Like C, all stack variables in Rust are uninitialized until a value is explicitly assigned to them. Unlike C, Rust statically prevents you from ever reading them until you do:

fn main() {
	let x: i32;
	println!("{}", x);
}
src/main.rs:3:20: 3:21 error: use of possibly uninitialized variable: `x`
src/main.rs:3     println!("{}", x);
                                 ^

This is based off of a basic branch analysis: every branch must assign a value to x before it is first used. Interestingly, Rust doesn't require the variable to be mutable to perform a delayed initialization if every branch assigns exactly once. However the analysis does not take advantage of constant analysis or anything like that. So this compiles:

fn main() {
	let x: i32;

	if true {
		x = 1;
	} else {
		x = 2;
	}

    println!("{}", x);
}

but this doesn't:

fn main() {
	let x: i32;
	if true {
		x = 1;
	}
	println!("{}", x);
}
src/main.rs:6:17: 6:18 error: use of possibly uninitialized variable: `x`
src/main.rs:6 	println!("{}", x);

while this does:

fn main() {
	let x: i32;
	if true {
		x = 1;
		println!("{}", x);
	}
	// Don't care that there are branches where it's not initialized
	// since we don't use the value in those branches
}

If a value is moved out of a variable, that variable becomes logically uninitialized if the type of the value isn't Copy.

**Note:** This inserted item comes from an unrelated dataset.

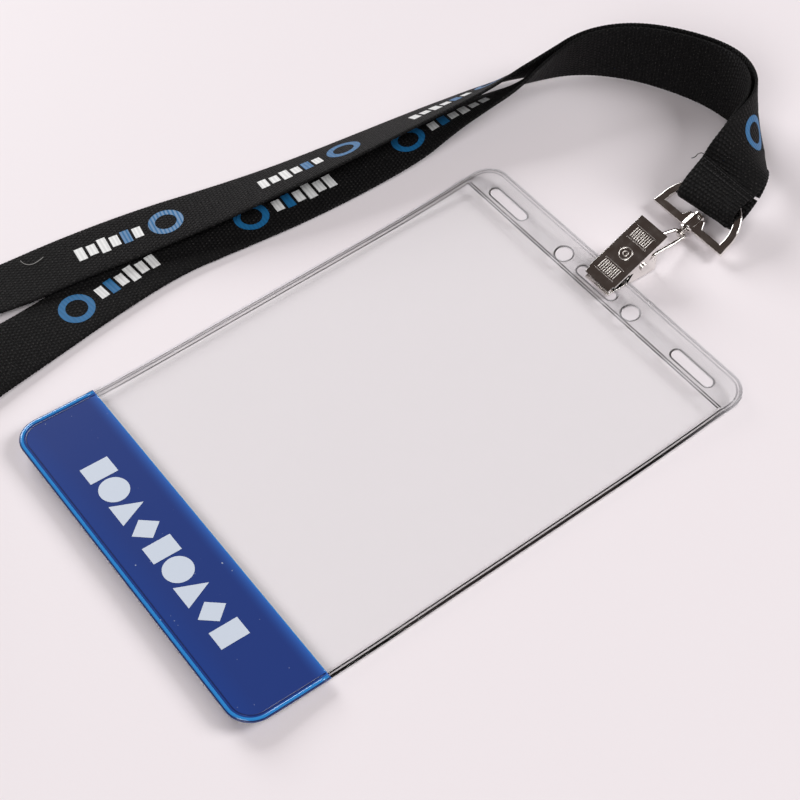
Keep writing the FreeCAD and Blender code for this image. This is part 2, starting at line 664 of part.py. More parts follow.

That is:

fn main() {
	let x = 0;
	let y = Box::new(0);
	let z1 = x; // x is still valid because i32 is Copy
	let z2 = y; // y is now logically uninitialized because Box isn't Copy
}

However reassigning y in this example would require y to be marked as mutable, as a Safe Rust program could observe that the value of y changed. Otherwise the variable is exactly like new.